• [Data provided]

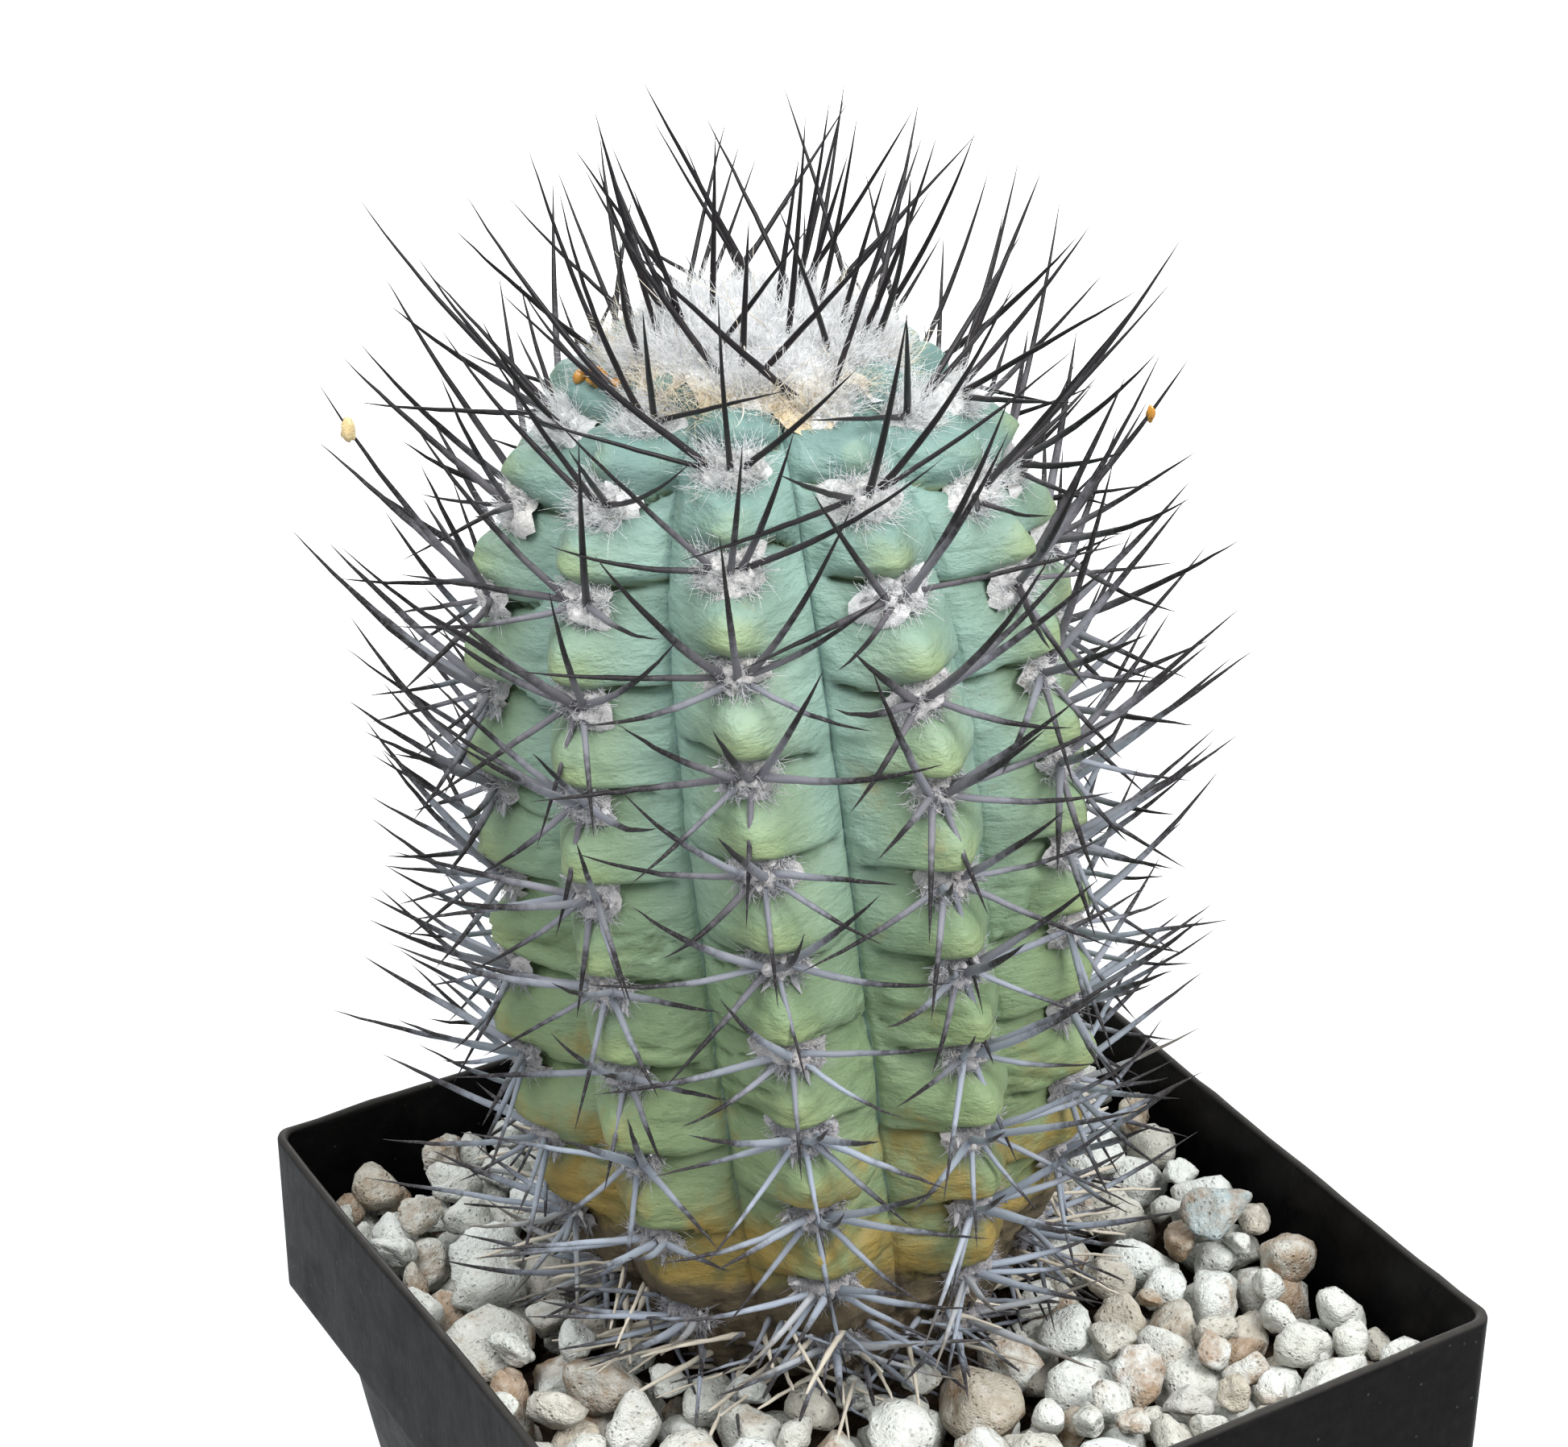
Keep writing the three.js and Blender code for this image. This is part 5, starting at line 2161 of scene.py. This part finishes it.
@dataclass
class PottingMix:
    """The root ball: packed mix with a crumbly skin, seen through the drain holes."""

    pot: NurseryPot
    top: float
    gap: float = 0.5

    def build(self, mix: Material) -> Piece:
        """Makes the root ball.

        Args:
            mix: Its finish.

        Returns:
            The piece.
        """
        pot = self.pot
        low = pot.floor + self.gap
        step = pot.height - pot.band + pot.wall
        rows = []
        for i in range(25):
            share = i / 24
            half = lerp(pot.foot, pot.half - pot.step, share) - pot.wall - self.gap
            rows.append((half, lerp(low, step, share)))
        wide = pot.half - pot.wall - self.gap
        rows += [(wide, step + self.gap), (wide, self.top)]
        shares = (0.2, 0.4, 0.6, 0.8)
        rows = [(rows[0][0] * share, low) for share in shares] + rows
        rows += [(wide * share, self.top) for share in reversed(shares)]
        rings = [pot.ring(half, height, pot.corner - pot.wall) for half, height in rows]
        columns = len(rings[0])
        points = np.concatenate(rings)
        crumbs = layered_noise(points / 3.0, 95, 3)
        at_top = points[:, 2:] > self.top - 0.1
        inward = unit(-points * LEVEL - UP * at_top)
        points += inward * (0.45 + 0.45 * crumbs)[:, None]
        points = np.concatenate([points, [[0.0, 0.0, low + 0.4], [0.0, 0.0, self.top - 0.4]]])
        draft = Draft()
        draft.add(points, shell_faces(len(rows), columns))
        return draft.build("potting_mix", mix, "soil", "soil")


# ---- small finds


@dataclass
class Oddments:
    """Resin drops on a shoulder, and dry scraps caught on the spines."""

    form: StemForm
    drops: tuple[Triple, ...] = (
        (0.14, 1.5, 1.2),
        (0.3, 1.48, 0.9),
        (0.04, 1.58, 0.8),
        (0.0, 1.85, 0.6),
    )
    toward_left: Triple = (-0.859, 0.511, 0.0)
    rings: int = 12
    spokes: int = 18

    def blob(self, middle: Array, size: Triple, seed: int) -> Shell:
        """A small lumpy drop.

        Args:
            middle: Its middle.
            size: Its half sizes.
            seed: Which lumps it has.

        Returns:
            Points and faces.
        """
        level, angle = polar_grid(np.linspace(0, np.pi, self.rings + 2)[1:-1], self.spokes)
        flat = np.sin(level)
        rays = np.stack([flat * np.cos(angle), flat * np.sin(angle), np.cos(level)], axis=-1)
        rays = np.concatenate([rays, [[0, 0, 1.0], [0, 0, -1.0]]])
        lumps = 1.0 + 0.22 * layered_noise(rays * 1.6 + seed, seed)
        points = middle + rays * size * lumps[:, None]
        return points, shell_faces(self.rings, self.spokes, flipped=True)

    def build(self, resin: Material, felt: Material, coat: SpineCoat) -> None:
        """Makes the resin drops and the scraps.

        Args:
            resin: Finish of the drops.
            felt: Finish of the scraps.
            coat: The spines that the scraps are caught on.
        """
        drops = Draft()
        for index, (aside, row, size) in enumerate(self.drops):
            length = self.form.row_length(np.array([row]), 1)
            spot = self.form.surface(np.array([1.0 + aside]), length)[0][0] + [0.0, 0.0, 0.3 * size]
            drops.add(*self.blob(spot, (size, size * 0.8, size * 0.9), 100 + index))
        drops.build("resin_drops", resin, "skin")
        lowest = self.form.gravel + 0.88 * self.form.height
        tips = {index: line[1] for index, line in enumerate(coat.lines)}
        high = [index for index, tip in tips.items() if lowest < tip[2] < lowest + 15.0]
        across = {index: float(tips[index] @ self.toward_left) for index in high}
        left, right = max(high, key=across.get), min(high, key=across.get)
        petal = Draft()
        petal.add(*self.blob(coat.point_on(left, 0.8), (0.8, 0.9, 1.2), 110), age=0.3, tan=1.0)
        petal.build("dry_petal", felt, "wool")
        husk = Draft()
        husk.add(*self.blob(coat.point_on(right, 0.7), (0.45, 0.5, 0.9), 111))
        husk.build("seed_husk", resin, "skin")


# ---- studio


@dataclass
class Studio:
    """Pale floor, soft light and the camera."""

    rim: float
    lens: float = 80.8
    camera_offset: Triple = (-171.9, -272.0, 238.4)
    view: Triple = (0.4494, 0.755, -0.4773)
    floor_half: float = 6.0
    paper: Colour = (0.5, 0.505, 0.51)
    sky: Colour = (0.86, 0.94, 1.0)
    sky_strength: float = 0.62
    aim: Triple = (0.0, 0.0, 0.12)

    def build_floor(self) -> None:
        """Lays the floor that the pot stands on; to the camera it glows, less near the pot, so the
        floor is painted darker round it.
        """
        mesh = bpy.data.meshes.new("floor")
        reach = self.floor_half
        corners = [(-reach, -reach, 0), (reach, -reach, 0), (reach, reach, 0), (-reach, reach, 0)]
        mesh.from_pydata(corners, [], [(0, 1, 2, 3)])
        floor = new_object("floor", mesh)
        white = (1.0, 1.0, 1.0)
        paper = Surface("floor_paper", Base_Color=self.paper, Roughness=0.9, Emission_Color=white)
        away = paper.add("ShaderNodeVectorMath", {"operation": "LENGTH"})
        paper.put(away.inputs[0], paper.places())
        # painted light: the floor glows to the camera only, more weakly near the pot
        glow = paper.remap(away.outputs["Value"], 0.1, 0.55, 0.4, 0.8)
        seen = paper.add("ShaderNodeLightPath").outputs["Is Camera Ray"]
        paper.feed(paper.shader, Emission_Strength=paper.maths(Sum.TIMES, glow, seen))
        mesh.materials.append(paper.material)

    def build_light(self) -> None:
        """Sets the soft surroundings and the softboxes."""
        world = bpy.data.worlds.new("soft_surroundings")
        world.use_nodes = True
        sky = world.node_tree.nodes["Background"]
        graph = Graph(world.node_tree)
        seen = graph.add("ShaderNodeLightPath").outputs["Is Camera Ray"]
        strength = graph.maths(Sum.LARGER, seen, self.sky_strength)
        graph.feed(sky, Strength=strength, Color=graph.blend(self.sky, (1.0, 1.0, 1.0), seen))
        bpy.context.scene.world = world
        self.softbox("softbox_key", (0.2, -0.6, 0.85), size=0.45, power=10.5)
        self.softbox("softbox_top", (-0.35, -0.05, 0.95), size=0.6, power=8.0)
        self.softbox("softbox_back", (0.4, 0.8, 0.5), size=0.6, power=5.0)

    def softbox(self, name: str, place: Triple, size: float, power: float) -> None:
        """Hangs one square softbox that faces the plant.

        Args:
            name: Its name.
            place: Where it hangs, in metres.
            size: Length of its side, in metres.
            power: Its power, in watts.
        """
        lamp = bpy.data.lights.new(name, "AREA")
        lamp.size = size
        lamp.energy = power
        holder = new_object(name, lamp)
        holder.location = place
        facing = Vector(self.aim) - Vector(place)
        holder.rotation_euler = facing.to_track_quat("-Z", "Y").to_euler()

    def build_camera(self) -> None:
        """Sets the camera at the viewing angle."""
        data = bpy.data.cameras.new("camera")
        data.lens = self.lens
        data.sensor_width = 36.0
        data.clip_start = 0.01
        camera = new_object("camera", data)
        offset = Vector(self.camera_offset) + Vector((0.0, 0.0, self.rim))
        camera.location = offset * MM
        camera.rotation_euler = Vector(self.view).to_track_quat("-Z", "Y").to_euler()
        bpy.context.scene.camera = camera


def main() -> None:
    """Builds the whole object in order."""
    logging.basicConfig(level=logging.INFO, format="%(name)s: %(message)s")
    bpy.context.scene.view_settings.view_transform = "Standard"
    pot_low, pot_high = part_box("pot")
    half = (pot_high[0] - pot_low[0]) / 2.0 / MM
    rim = pot_high[2] / MM
    studio = Studio(rim)
    studio.build_camera()
    studio.build_floor()
    studio.build_light()
    form = StemForm(gravel=rim - 10.0)
    Stem(form).build(SkinFinish().make())
    horn = SpineFinish().make()
    felt = FeltFinish().make()
    coat = SpineCoat(form, gravel_top=form.gravel + 4.0, rim=rim, inside=half - 1.0)
    coat.build(horn)
    DeadSpines(form).build(horn)
    FeltPads(form).build(felt)
    CrownWool(form).build(FeltFinish("crown_fleece", soak=1.0, sheen=0.6).make())
    pot = NurseryPot(half, rim)
    pot.build(PlasticFinish().make())
    PottingMix(pot, top=rim - 18.5).build(MixFinish().make())
    inside = half - pot.wall - 0.2
    bed = PumiceBed(inside, floor=rim - 17.5, top=rim - 4.6, stem_foot=form.foot, stem_reach=22.8)
    bed.build(PumiceFinish().make())
    Oddments(form).build(ResinFinish().make(), felt, coat)


if __name__ == "__main__":
    main()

• [Exercise instructions] Starting with the first line of the data above, copy each line exactly until you reach the line with "a shoulder, and"; include that line as well.

• [Answer to this exercise]
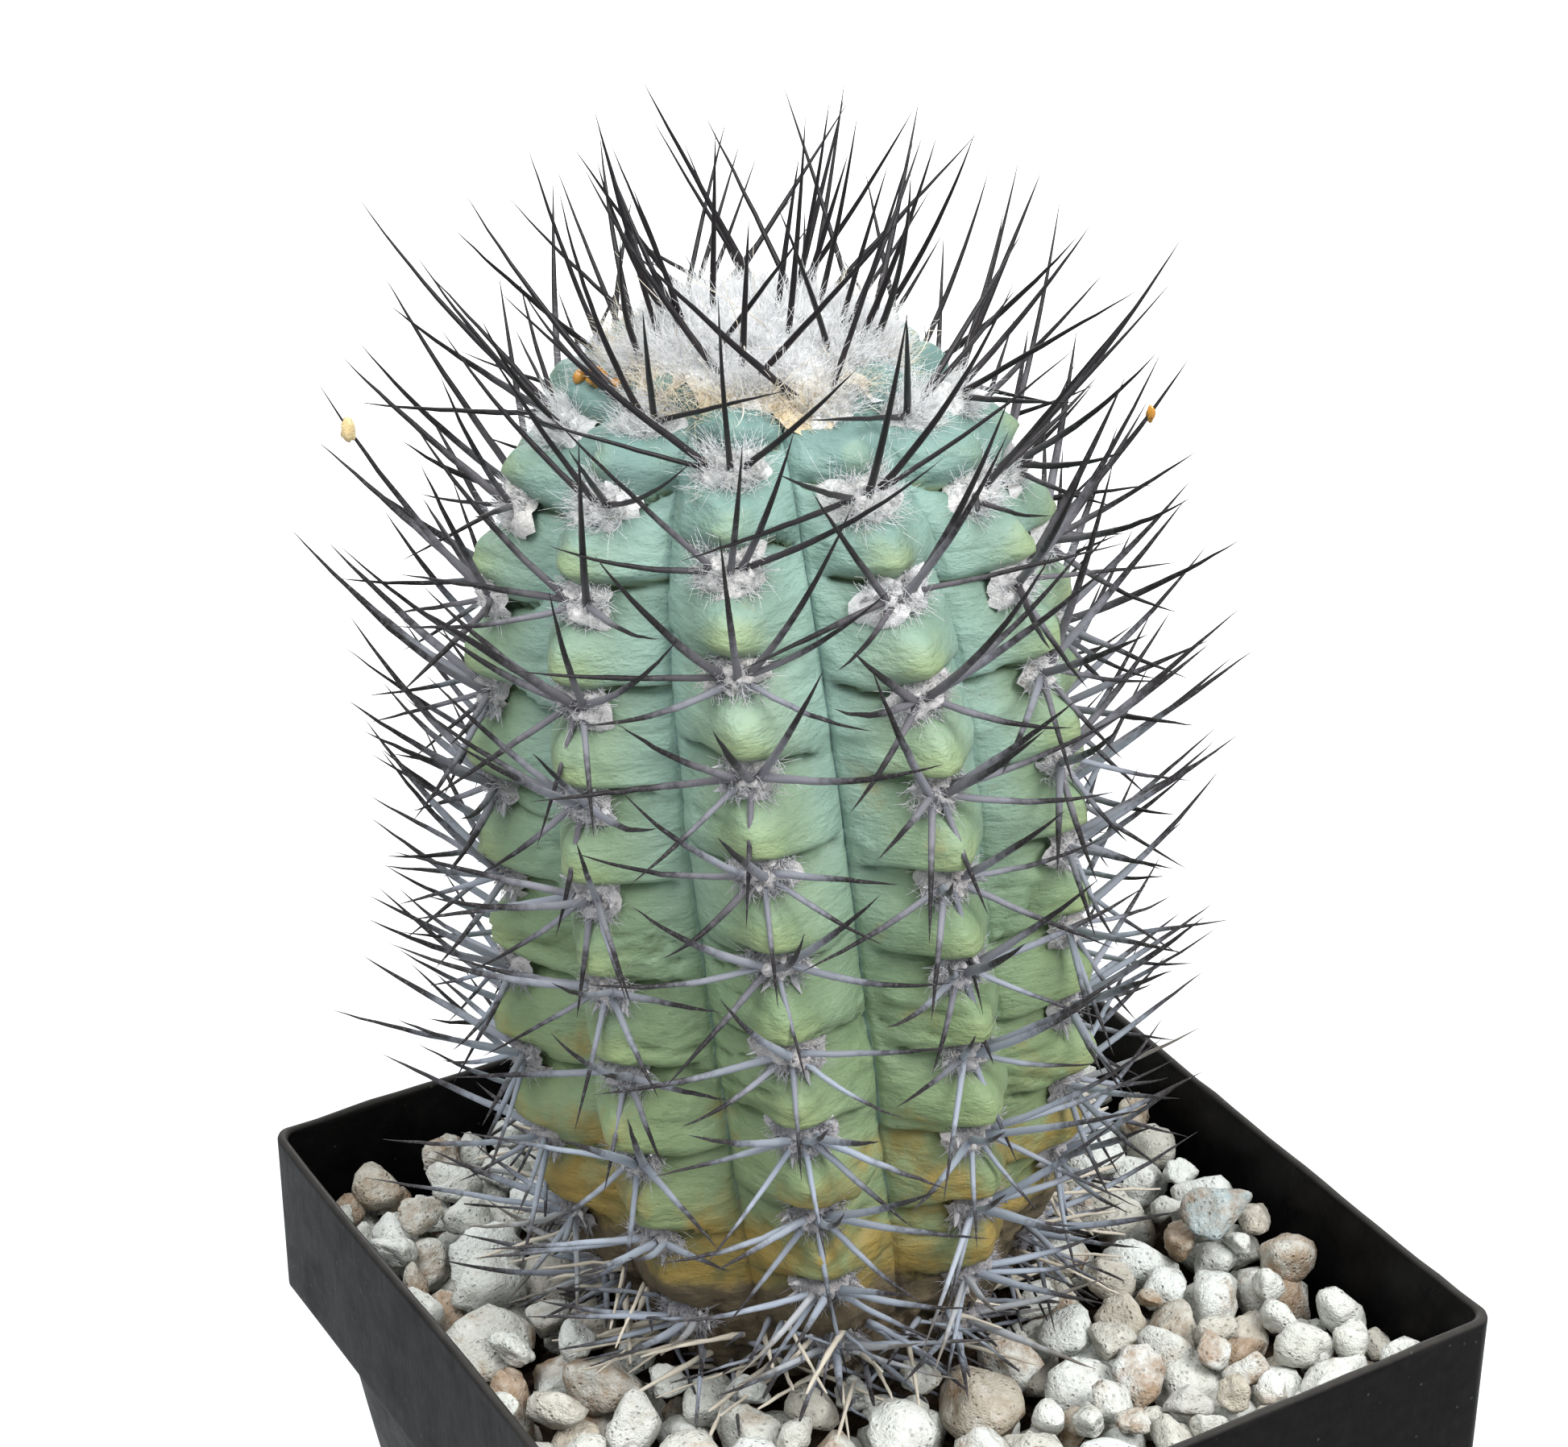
Keep writing the three.js and Blender code for this image. This is part 5, starting at line 2161 of scene.py. This part finishes it.
@dataclass
class PottingMix:
    """The root ball: packed mix with a crumbly skin, seen through the drain holes."""

    pot: NurseryPot
    top: float
    gap: float = 0.5

    def build(self, mix: Material) -> Piece:
        """Makes the root ball.

        Args:
            mix: Its finish.

        Returns:
            The piece.
        """
        pot = self.pot
        low = pot.floor + self.gap
        step = pot.height - pot.band + pot.wall
        rows = []
        for i in range(25):
            share = i / 24
            half = lerp(pot.foot, pot.half - pot.step, share) - pot.wall - self.gap
            rows.append((half, lerp(low, step, share)))
        wide = pot.half - pot.wall - self.gap
        rows += [(wide, step + self.gap), (wide, self.top)]
        shares = (0.2, 0.4, 0.6, 0.8)
        rows = [(rows[0][0] * share, low) for share in shares] + rows
        rows += [(wide * share, self.top) for share in reversed(shares)]
        rings = [pot.ring(half, height, pot.corner - pot.wall) for half, height in rows]
        columns = len(rings[0])
        points = np.concatenate(rings)
        crumbs = layered_noise(points / 3.0, 95, 3)
        at_top = points[:, 2:] > self.top - 0.1
        inward = unit(-points * LEVEL - UP * at_top)
        points += inward * (0.45 + 0.45 * crumbs)[:, None]
        points = np.concatenate([points, [[0.0, 0.0, low + 0.4], [0.0, 0.0, self.top - 0.4]]])
        draft = Draft()
        draft.add(points, shell_faces(len(rows), columns))
        return draft.build("potting_mix", mix, "soil", "soil")


# ---- small finds


@dataclass
class Oddments:
    """Resin drops on a shoulder, and dry scraps caught on the spines."""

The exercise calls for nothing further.